Drilling Performance
- Mechanical specific energy (psi, common field form):
$$ \mathrm{MSE} = \frac{\mathrm{WOB}}{A} + \frac{120 \pi \, T \, \mathrm{RPM}}{A \, \mathrm{ROP}} $$ with WOB (lbf), torque T (lbf·ft), A = bit area (in²), RPM (rev/min), ROP (ft/hr).
- D-exponent (Jorden–Shirley form, variant-dependent):
$$ d = \frac{\log_{10}\!\left(\frac{R}{60N}\right)}{\log_{10}\!\left(\frac{12W}{10^6 D}\right)} , \quad d_c = d \times \frac{\mathrm{MW}}{\mathrm{MW}_{ref}} $$ where R is ROP (ft/hr), N RPM, W WOB (lbf), D bit diameter (in.).

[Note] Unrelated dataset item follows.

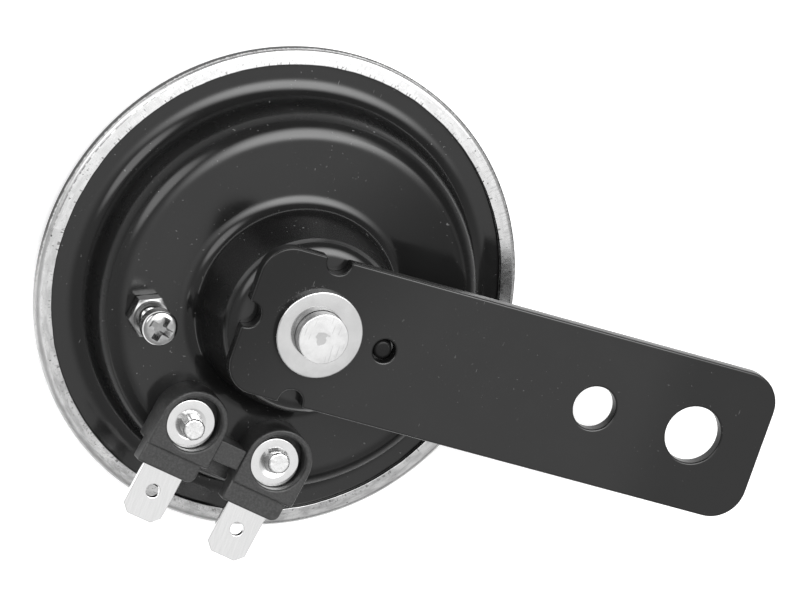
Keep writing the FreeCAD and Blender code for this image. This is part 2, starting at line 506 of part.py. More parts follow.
# Terminal block, turned so that its x axis points outward
b = new_body("terminal_block", turn="terminal_angle")
s = new_sketch(b, "bosses_outline", level="shelf_top")
for side in TERMINALS:
    circle(s, "boss_x", SIDE[side], "boss_r")
pad(b, "bosses", s, "block_top - shelf_top")
s = new_sketch(b, "ends_outline", level="shelf_top")
for side in TERMINALS:
    box(s, "boss_x", "boss_end", SIDE[side] + " - boss_r", SIDE[side] + " + boss_r")
pad(b, "ends", s, "block_top - shelf_top")
s = new_sketch(b, "bridge_outline", level="shelf_top")
box(s, "bridge_x", "bridge_end", "0 - bridge_half - over", "bridge_half + over")
pad(b, "bridge", s, "bridge_top - shelf_top")
s = new_sketch(b, "ledge_outline", level="shelf_top")
box(s, "bridge_x", "ledge_end", "0 - bridge_half - over", "bridge_half + over")
pad(b, "ledge", s, "ledge_top - shelf_top")
s = new_sketch(b, "lips_outline", level="lip_z")
for side in TERMINALS:
    box(s, "boss_end - over", "lip_end", SIDE[side] + " - boss_r", SIDE[side] + " + lip_short")
pad(b, "lips", s, "lip_top - lip_z")
fillet(b, "lip_round", "lip_round", lambda e: any(
    post(("lip_end", SIDE[side] + " + lip_short"))(e) for side in TERMINALS))
s = new_sketch(b, "sleeves_outline", level="shelf_in")
for side in TERMINALS:
    circle(s, "terminal_r", SIDE[side], "sleeve_r")
pad(b, "sleeves", s, "skin + over")
s = new_sketch(b, "recesses_outline", level="block_top")
for side in TERMINALS:
    circle(s, "boss_x", SIDE[side], "recess_r")
pocket(b, "recesses", s, "block_top - recess_z")
s = new_sketch(b, "slots_outline", level="slot_top")
for side in TERMINALS:
    box(s, "terminal_r", "lip_end + over", SIDE[side] + " - slot_half", SIDE[side] + " + slot_half")
pocket(b, "slots", s, "slot_top - recess_z")
s = new_sketch(b, "bores_outline", level="recess_z")
for side in TERMINALS:
    circle(s, "terminal_r", SIDE[side], "rivet_hole_r")
pocket(b, "bores", s, "recess_z - shelf_in + over")
turn(b, "neck_relief", [("neck_foot_r", "shelf_in + relief"), ("relief_r", "shelf_in + relief"),
                        ("relief_r", "shelf_top + relief"), ("neck_foot_r", "shelf_top + relief")], cut=True)

b = new_body("terminal_insulator", turn="terminal_angle")
s = new_sketch(b, "outline", level="insulator_z")
box(s, "insulator_x", "insulator_far", "0 - insulator_y", "insulator_y")
for side in TERMINALS:
    circle(s, "terminal_r", SIDE[side], "rivet_hole_r")
pad(b, "plate", s, "insulator_t")
turn(b, "edge", [("shelf_flat_r", "insulator_z - over"), ("rim_r", "insulator_z - over"),
                 ("rim_r", "shelf_in + over"), ("shelf_flat_r", "shelf_in + over")], cut=True)

for side in TERMINALS:
    here = (side + "_x", side + "_y")
    b = new_body("blade_" + side, at=here, turn="terminal_angle")
    s = new_sketch(b, "base_outline", level="recess_z")
    circle(s, "0", "0", "blade_base_r")
    pad(b, "base", s, "blade_t")
    s = new_sketch(b, "tab_outline", level="recess_z")
    outline(s, [("0", "0 - blade_half"), ("blade_cut_x", "0 - blade_half"), ("blade_tip", "0 - blade_cut_y"),
                ("blade_tip", "blade_cut_y"), ("blade_cut_x", "blade_half"), ("0", "blade_half")])
    pad(b, "tab", s, "blade_t")
    s = new_sketch(b, "holes_outline", level="blade_top")
    circle(s, "0", "0", "rivet_hole_r")
    circle(s, "blade_hole_x", "0", "blade_hole_r")
    pocket(b, "holes", s, "blade_t + over")
    washer("terminal_washer_" + side, "rivet_hole_r", "tab_washer_r", "blade_top", "tab_washer_top", at=here)
    turned("terminal_rivet_" + side, [
        ("0", "rivet_head_z"), ("rivet_head_r", "rivet_head_z"), ("rivet_head_r", "inner_z"),
        ("rivet_r", "inner_z"), ("rivet_r", "tab_washer_top"), ("rivet_end_r", "tab_washer_top"),
        ("rivet_end_r", "rivet_top"), ("0", "rivet_top")], at=here)
washer("inner_washer", "rivet_hole_r", "inner_r", "inner_z", "insulator_z", at=("right_x", "right_y"))

# Contact set
b = new_body("fixed_contact_arm", at=("left_x", "left_y"), turn="fixed_angle")
s = new_sketch(b, "side_outline", "XZ_Plane")
outline(s, [("0 - fixed_back", "inner_z"), ("fixed_jog", "inner_z"), ("fixed_jog_end", "fixed_z"),
            ("fixed_end", "fixed_z"), ("fixed_end", "fixed_top"),
            ("fixed_jog_end + play + play", "fixed_top"), ("fixed_jog + play + play", "insulator_z"),
            ("0 - fixed_back", "insulator_z")])
pad(b, "leaf", s, "fixed_half + fixed_half", both=True)
s = new_sketch(b, "hole_outline", level="insulator_z + over")
circle(s, "0", "0", "rivet_hole_r")
pocket(b, "hole", s, "inner_t + over + over")
washer("fixed_contact", "0", "point_r", "fixed_top", "point_z", at=("point_x", "point_y"))
washer("moving_contact", "0", "point_r", "point_z", "moving_z", at=("point_x", "point_y"))
here = ("stack_x", "stack_y")
b = new_body("moving_contact_arm", at=here, turn="moving_angle")
s = new_sketch(b, "outline", level="moving_z")
outline(s, [("0 - moving_back", "0 - moving_half"), ("moving_end", "0 - moving_half"),
            ("moving_end", "moving_half"), ("tongue_far", "moving_half"), ("tongue_far", "tongue_end"),
            ("tongue_near", "tongue_end"), ("tongue_near", "moving_half"),
            ("0 - moving_back", "moving_half")])
for x in ("stack_rivet_x", "0 - stack_rivet_x"):
    circle(s, x, "0", "stack_hole_r")
pad(b, "leaf", s, "moving_t")
for name, z0, thick in (("contact_insulator_upper", "moving_top", "cover_z - moving_top"),
                        ("contact_insulator_lower", "spacer_low_z", "spacer_low_t"),
                        ("contact_clamp", "clamp_z", "clamp_t")):
    b = new_body(name, at=here, turn="moving_angle")
    s = new_sketch(b, "outline", level=z0)
    box(s, "0 - stack_half_x", "stack_half_x", "0 - stack_half_y", "stack_half_y")
    for x in ("stack_rivet_x", "0 - stack_rivet_x"):
        circle(s, x, "0", "stack_hole_r")
    pad(b, "plate", s, thick)
for name, at in (("contact_rivet_near", ("stack_near_x", "stack_near_y")),
                 ("contact_rivet_far", ("stack_far_x", "stack_far_y"))):
    turned(name, [("0", "stack_head_z"), ("stack_head_r", "stack_head_z"), ("stack_head_r", "clamp_z"),
                  ("stack_rivet_r", "clamp_z"), ("stack_rivet_r", "shelf_in"), ("0", "shelf_in")], at=at)


def lead(name, x, y, end_x, end_y):
    """A bent wire from the winding down through the cover plate and across to its joint."""
    r, z, bend = num("lead_r"), num("lead_z"), num("lead_bend")
    top = V(num(x), num(y), num("winding_z"))
    corner, end = V(top.x, top.y, z), V(end_x, end_y, z)
    along = (end - corner).normalize()
    a, c = corner + V(0, 0, bend), corner + along * bend
    mid = corner + (V(0, 0, 1) + along) * bend * (1 - math.sqrt(0.5))
    path = Part.Wire([Part.LineSegment(top, a).toShape(), Part.Arc(a, mid, c).toShape(),
                      Part.LineSegment(c, end).toShape()])
    tip = Part.Wire([Part.Circle(top, V(0, 0, -1), r).toShape()])
    wire = doc.addObject("Part::Feature", name)
    wire.Label = name
    wire.Shape = path.makePipeShell([tip], True, False)
    return wire


angle = math.radians(num("moving_angle"))
along, across = V(math.cos(angle), math.sin(angle), 0), V(-math.sin(angle), math.cos(angle), 0)
tail = (V(num("stack_x"), num("stack_y"), 0) + along * num("joint_back - moving_back")
        + across * num("moving_half + lead_r"))
lead("coil_lead_b", "lead_b_x", "lead_b_y", tail.x, tail.y)
start = V(num("lead_a_x"), num("lead_a_y"), 0)
goal = V(num("right_x"), num("right_y"), 0)
reach = (goal - start).Length
goal = start + (goal - start) * ((reach - num("inner_r")) / reach)
lead("coil_lead_a", "lead_a_x", "lead_a_y", goal.x, goal.y)

doc.recompute()

os.makedirs("parts", exist_ok=True)
for item in doc.Objects:
    if item.TypeId not in ("PartDesign::Body", "Part::Feature"):
        continue
    bad = [f.Name for f in getattr(item, "Group", []) if "Invalid" in f.State or "Error" in f.State]
    if bad or "Invalid" in item.State or item.Shape.isNull() or not item.Shape.isValid():
        raise RuntimeError("bad shape: %s %s" % (item.Label, bad))
    if len(item.Shape.Solids) != 1:
        raise RuntimeError("%s has %d solids" % (item.Label, len(item.Shape.Solids)))
    item.Shape.exportStep("parts/%s.step" % item.Label)
    print(item.Label, round(item.Shape.Volume, 2))
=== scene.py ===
import math

import bmesh
import bpy
from mathutils import Matrix, Vector, noise


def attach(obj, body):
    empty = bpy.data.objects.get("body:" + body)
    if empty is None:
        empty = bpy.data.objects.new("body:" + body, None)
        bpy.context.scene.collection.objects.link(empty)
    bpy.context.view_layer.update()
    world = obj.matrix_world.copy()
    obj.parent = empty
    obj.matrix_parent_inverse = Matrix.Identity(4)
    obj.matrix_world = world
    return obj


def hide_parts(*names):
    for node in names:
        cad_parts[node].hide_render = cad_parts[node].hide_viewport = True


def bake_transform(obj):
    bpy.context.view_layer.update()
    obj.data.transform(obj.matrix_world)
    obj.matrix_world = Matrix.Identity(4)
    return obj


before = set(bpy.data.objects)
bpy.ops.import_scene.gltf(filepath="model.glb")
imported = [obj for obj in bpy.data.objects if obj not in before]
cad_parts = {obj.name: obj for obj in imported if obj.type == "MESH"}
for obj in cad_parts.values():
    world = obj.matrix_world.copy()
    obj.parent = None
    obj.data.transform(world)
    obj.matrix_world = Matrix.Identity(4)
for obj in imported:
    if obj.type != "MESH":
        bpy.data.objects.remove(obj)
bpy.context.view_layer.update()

# All sizes below are millimetres in the part's own frame. Finished meshes are brought to metres.
MM = 0.001
FULL_TURN = 2 * math.pi
RIM_STEPS, SHELL_STEPS = 360, 288
# sizes that several pieces or finishes share
FLANGE_TOP, SHELF_TOP, NECK_TOP, BRACKET_TOP = 2.7, 11.95, 22.65, 24.65
TAIL_R, PIP_X = 3.65, 10.4
TAIL_HOLE_R = TAIL_R + 0.05
SCREW_RING_R, SCREW_ANGLE = 21.605, math.radians(197.45)
SCREW_AT = (SCREW_RING_R * math.cos(SCREW_ANGLE), SCREW_RING_R * math.sin(SCREW_ANGLE))


# Outlines

def rounded(corners, closed=True, step=9.0, guard=0.0):
    """The points of an outline whose corners are (x, y, radius). An arc has a point for each step in degrees,
    and a guard adds one more point that far before the arc and after it."""
    points = []
    count = len(corners)
    for i, (x, y, radius) in enumerate(corners):
        here = Vector((x, y))
        if not closed and i in (0, count - 1):
            points.append(here)
            continue
        back = Vector(corners[i - 1][:2]) - here
        ahead = Vector(corners[(i + 1) % count][:2]) - here
        if radius <= 0:
            points.append(here)
            continue
        back.normalize()
        ahead.normalize()
        opening = back.angle(ahead)
        cut = radius / math.tan(opening / 2)
        centre = here + (back + ahead).normalized() * (radius / math.sin(opening / 2))
        start = here + back * cut - centre
        turn = math.pi - opening
        if back.x * ahead.y - back.y * ahead.x > 0:
            turn = -turn
        pieces = max(2, math.ceil(abs(math.degrees(turn)) / step))
        if guard:
            points.append(here + back * (cut + guard))
        for k in range(pieces + 1):
            a = turn * k / pieces
            points.append(centre + Vector((start.x * math.cos(a) - start.y * math.sin(a),
                                           start.x * math.sin(a) + start.y * math.cos(a))))
        if guard:
            points.append(here + ahead * (cut + guard))
    return points


def arc(x, y, radius, start, sweep, steps):
    """Points along a part of a circle, both ends included."""
    angles = [start + sweep * k / steps for k in range(steps + 1)]
    return [Vector((x + radius * math.cos(a), y + radius * math.sin(a))) for a in angles]


def round_hole(x, y, radius, steps):
    return arc(x, y, radius, 0.0, FULL_TURN, steps)[:-1]


# Making meshes

def spin_profile(bm, points, steps, closed=True):
    """Turns a profile of (radius, height) points once round the z axis."""
    verts = [bm.verts.new((p[0], 0, p[1])) for p in points]
    edges = [bm.edges.new((verts[i], verts[i + 1])) for i in range(len(verts) - 1)]
    if closed:
        edges.append(bm.edges.new((verts[-1], verts[0])))
    bmesh.ops.spin(bm, geom=verts + edges, cent=(0, 0, 0), axis=(0, 0, 1), dvec=(0, 0, 0),
                   angle=FULL_TURN, steps=steps, use_merge=True, use_duplicate=False)
    bmesh.ops.remove_doubles(bm, verts=bm.verts, dist=1e-4)
    for face in bm.faces:
        face.smooth = True


def loop_of(bm, points, z):
    verts = [bm.verts.new((p[0], p[1], z)) for p in points]
    return [bm.edges.new((verts[i - 1], verts[i])) for i in range(len(verts))]


def only(kind, geometry):
    return [g for g in geometry if isinstance(g, kind)]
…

Company-specific variants are used; track trends rather than absolute values.
Gas Characterization
- Wetness index (qualitative maturity proxy):
$$ I_w = \frac{C_2 + C_3 + C_4 + C_5}{C_1 + C_2 + C_3 + C_4 + C_5} $$ Higher values indicate wetter gas liquids potential (context-dependent).
- Connection/trip gas criteria (operational):
Alert if TG increases by >25–50% over baseline at connections; significant trip gas if TG spike upon pumps-on after trip exceeds prior baseline by >50–100% (estimated thresholds, tune per play).
How Mud Logging Helps—Operationally
- Real-time hydrocarbon detection: continuous TG and GC identify productive intervals, guide coring, testing, or geosteering decisions.
- Early kick/overpressure warning: gas trends, d-exponent, cavings, and pit/flow anomalies trigger timely well control actions.
- Formation evaluation support: cuttings lithology and shows confirm reservoir presence, quality, and fluid type when combined with petrophysics.
- Drilling optimization: MSE and dysfunction indicators enable parameter tuning that safely increases ROP and reduces bit wear and NPT.
- Hazard identification: detects H2S, lost circulation precursors, reactive shales, and overpressured sands before they escalate.
- Operational assurance: validates lag depth, hole cleaning, and ECD management to maintain a safe density window.
Assumptions
Target ranges and thresholds are estimated and should be tuned to basin, mud system, hole size, inclination, and offset well behavior.